Rose Piper, an African-American artist, used her knowledge of art and geometry to explore the American South. Grievin’ Hearted, a cubist painting, illustrates the sentiments of African Americans in the South. A man sadly hangs his head on his arm as he sits in the shadows. The girl in the yellow dress symbolizes hope for the future.
William V. Harper was an artist and art educator from Cayuga, Ontario, Canada. Group Study #1 is a gestural drawing focusing on several human figures' physical composition. Lines of body parts overlap, and each figure moves in different positions and directions.

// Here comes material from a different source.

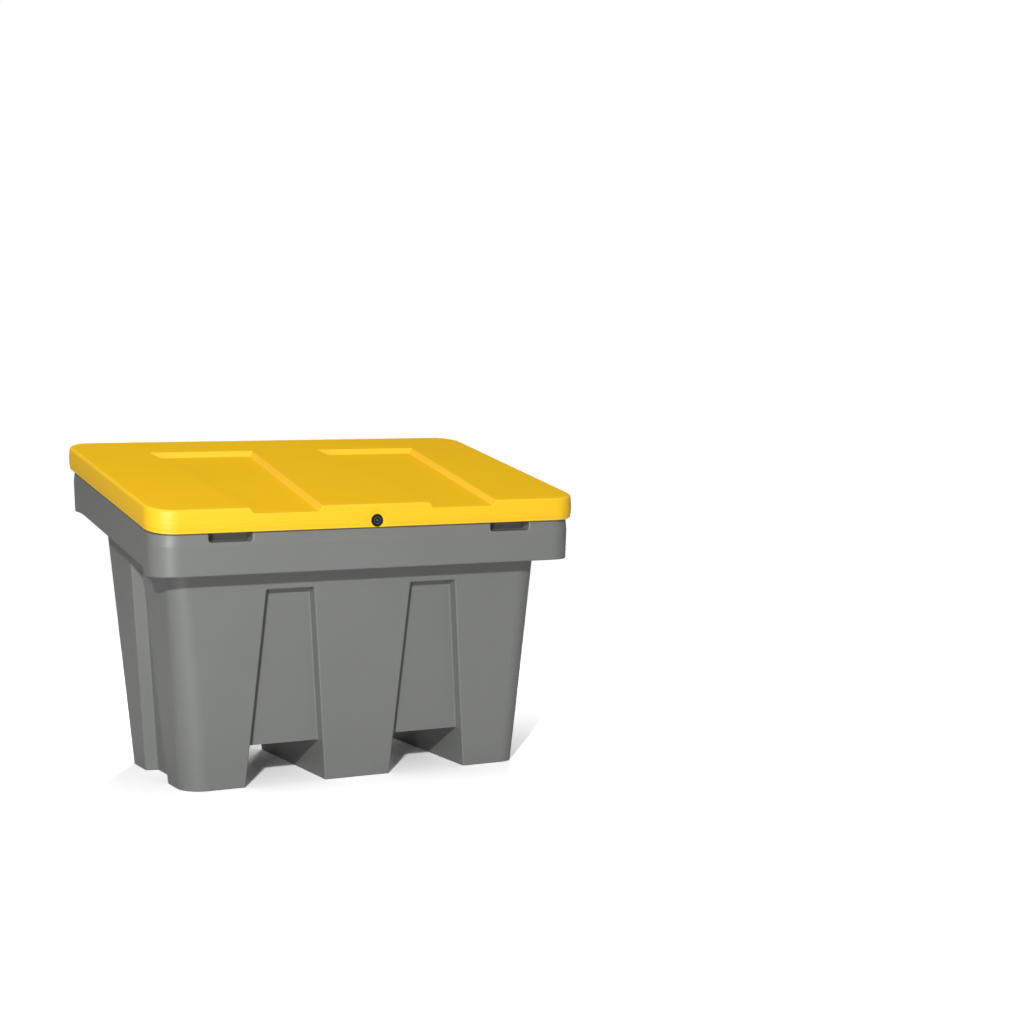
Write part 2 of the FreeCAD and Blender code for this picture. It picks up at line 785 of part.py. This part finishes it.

Wilay Mendez Paez is an Afro-Cuban sculptor and collage artist. Guia Eliptica, 2018, is a mixed-media collage piece compiled with found objects. Wilay completed it during an Artist Residency at Clark Atlanta University Art Museum, where the museum's permanent collection inspired him.
Renfro’s painting displays an image of a working man dressed in overalls from behind. The man is wheeling bricks towards a construction site. His bones and muscles are made visible in the composition, perhaps to highlight the physical demands of his labor. Dr. Biggers taught his students to portray the human form with care and detail, particularly oft-neglected features like hands and feet.
Vital’s bust was created during his time as an art student at TSU. Under the instruction of Professor Carroll Harris Simms, artists would create self-portraits embellished with decorations like spirals and accentuated crown pieces, like in Vital’s sculpture. These busts are inspired by Nok terracotta sculptures and Ife busts, which Simms saw during his travels to Western Africa. Vital later became a member of TSU’s art faculty.
Harvey L. Johnson’s “Shrine” includes embellishments painted with white and brown slips, with small holes punched in various placements along the body of the sculpture. A variety of shrines are featured in the collection of student artists at Texas Southern University. These shrines were inspired by Professor Carroll Harris Simms’ travels to Nigeria.